Séance du 3 décembre 2015, 11h à 13h
IMAF / Site Raspail, salle de réunion, 2e étage, 96 bd Raspail 75006 Paris

 Jean Schmitz, IRD/IMAF
Jihâd, Islam et esclavage dans l’espace Mauritano-sénégambien du XVIIIe siècle à aujourd’hui. Anthropologie et historiographie critiques d’un silence

Résumé :
Dans plusieurs régions d’Afrique de l’Ouest musulmane un « détail » a été relevé de façon indépendante par plusieurs observateurs : la prière du vendredi dirigée par un présumé « descendant d’esclave » n’a pas valeur religieuse. Or les espaces concernés sont justement ceux où se sont déroulés des jihâd. En émergèrent les imamats sénégambiens du XVIIIe siècle puis au XIXe siècle des formations plus amples : l’immense califat de Sokoto (actuel Nigeria) regroupant selon Paul Lovejoy (2002, 2012) des effectifs d’esclaves comparables à ceux de l’Amérique du Nord, l’« empire" d’al-Hajj Umar (actuel Mali…). On s’interrogera sur ce silence contrastant avec la mise en évidence de la chaîne des jihâd dans les années 1970/1980. La principale raison, le cloisonnement au sein des études africaines entre les historiens de l’islam africain et ceux de l’esclavage, est en train de se dissiper autour du débat : le jihâd comme émancipation des seuls musulmans (Robinson, Lovejoy) ou une des premières révolutions atlantiques libérant tous les esclaves (Ware 2014). Or des études récentes sur Sokoto (Sean Stillwell) montrent que les esclaves émancipés ne le furent que par la guerre.
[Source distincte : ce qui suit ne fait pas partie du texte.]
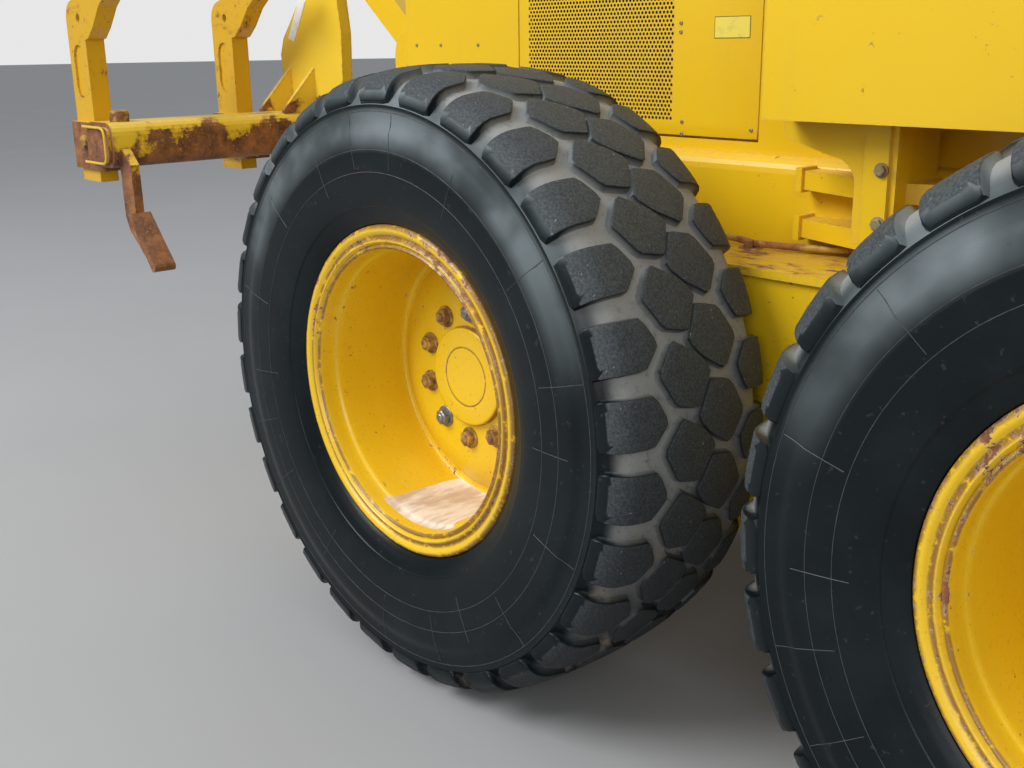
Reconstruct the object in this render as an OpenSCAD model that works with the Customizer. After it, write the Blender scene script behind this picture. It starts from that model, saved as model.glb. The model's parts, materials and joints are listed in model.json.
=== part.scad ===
// Motor grader: rigid rear frame on two tandem cases, hinged to an arched front frame
// that carries the cab, the blade group and a steered front axle; ripper at the rear.
// Millimetres. X points forwards, Y to the left, Z up. Stations along X are measured
// from the middle of the tandem axle and moved by x_mid into the part's own frame.

/* [Wheels] */
// Radius over the tread lugs
tyre_r = 665; // [620:1:720]
// Section width of a tyre
tyre_w = 445; // [400:1:480]
// Radius of the rim's flanges
flange_r = 355; // [345:1:365]
// Width over the rim's flanges
rim_w = 380; // [360:2:400]
// Distance from the centre plane of the machine to a wheel's centre plane
wheel_y = 1040; // [1020:1:1090]
// Radius of the circle of wheel nuts
nut_circle_r = 146; // [138:1:155]
// Number of wheel nuts
nut_count = 10; // [8:1:12]
// Shoulder lugs on each side of a tyre
lug_count = 30; // [24:1:36]

/* [Running gear] */
// Distance between the two wheels of a tandem
tandem_pitch = 1522; // [1500:2:1580]
// Distance from the middle of the tandem to the front axle
wheelbase = 6086; // [6040:2:6160]
// Height of a tandem case
tandem_h = 540; // [520:2:600]
// Width of a tandem case
tandem_w = 200; // [180:2:205]
// Distance from the centre plane to a tandem case's inner face
tandem_in = 580; // [575:1:590]
// Distance from the centre plane to a kingpin
kingpin_y = 715; // [700:1:725]
// Radius of the steering arms, kingpin to tie rod
arm_r = 220; // [200:1:240]

/* [Rear frame and hood] */
// Distance from the centre plane to the outer face of a rail
rail_out = 540; // [530:1:550]
// Width of a rail
rail_w = 100; // [80:1:120]
// Height of a rail's underside
rail_bottom = 810; // [806:1:830]
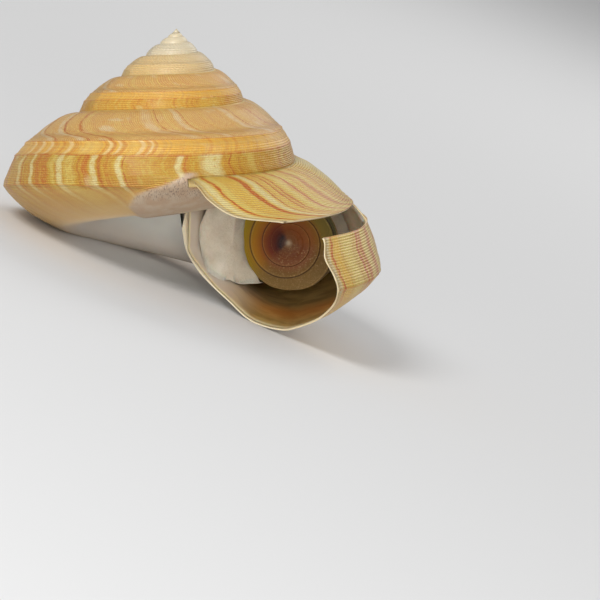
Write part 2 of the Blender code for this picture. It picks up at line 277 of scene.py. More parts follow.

Le jihâd les transforma en une élite de mamlûk, slave soldiers, esclaves d’Etat qui possédaient eux-mêmes des esclaves ordinaires. L’émancipation de ces derniers s’opéra plus tardivement au sein des ordres soufis avant comme après l’abolition coloniale de l’esclavage des années 1900. Elle fut complète mais cachée dans les zones de colonisation musulmane sous la direction des shaykh soufis, mais tronquée dans les anciens imamats Ce sont maintenant les Salafistes qui font peut être entrer les femmes et les descendants d’esclaves dans la mosquée.